Multiple converging reports indicate a significant escalation in Ukraine’s campaign against Russian energy infrastructure. Ukraine’s Special Operations Forces confirm a strike on the Palkino oil pumping station in Yaroslavl region, a key node on the Surgut–Polotsk main pipeline that moves Siberian crude toward Russian refineries and export terminals. Concurrently, Ukrainian sources claim roughly 300 drones targeted the Rybinsk oil depot (north of Moscow) and the Novomoskovsk Azot facility, explicitly aiming to trigger a fuel supply crunch. Separately, Ukraine’s navy spokesman reiterates that oil loadings from Russia’s Tuapse port – formerly handling around 20% of Russian seaborne crude exports – have been completely halted for over a month, with visual evidence of an empty terminal.

Taken together, this points to sustained structural pressure on Russia’s oil export and domestic fuel systems rather than isolated, quickly reversible incidents. If Tuapse’s previous share is accurate, the effective disruption could be on the order of several hundred thousand barrels per day of crude exports. Even if some volumes are rerouted, pipeline and port capacity elsewhere is finite, implying congestion, higher transport costs and intermittent outages. Attacks on depots and Azot’s energy-linked infrastructure heighten the risk of regional fuel shortages and force Russia to reallocate crude and products internally, tightening export availability.

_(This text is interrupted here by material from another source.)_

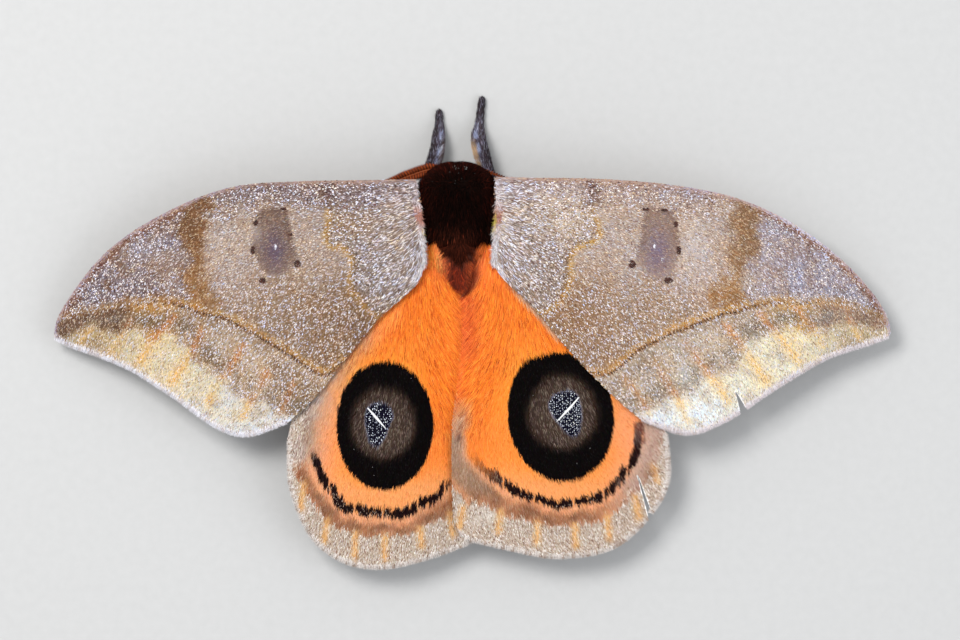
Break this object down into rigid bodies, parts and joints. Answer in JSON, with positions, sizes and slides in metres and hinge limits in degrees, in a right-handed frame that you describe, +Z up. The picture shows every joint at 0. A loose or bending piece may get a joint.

Market impact is bullish for crude benchmarks and European refined products, and negative for Russian differentials. Brent and WTI should see an upward risk-premium adjustment of at least 1–3% near term as traders reprice the probability that Ukraine can repeatedly degrade Russian infrastructure deep inside its territory. Russian Urals and ESPO may widen discounts versus Brent, while freight and insurance premia for Russian-origin cargoes rise. European diesel, gasoil and gasoline cracks are likely to strengthen on fears of lower Russian product flows.

Historically, sustained infrastructure attacks (e.g., on Saudi facilities in 2019, Black Sea disruptions post-2022) have produced multi-percentage moves when they affected perceived export reliability. The key variable now is duration: if Tuapse remains offline and deep-strike capability continues, this becomes a medium-term structural constraint rather than a transient shock. Volatility in Russian spreads, tanker rates, and Brent time spreads should remain elevated.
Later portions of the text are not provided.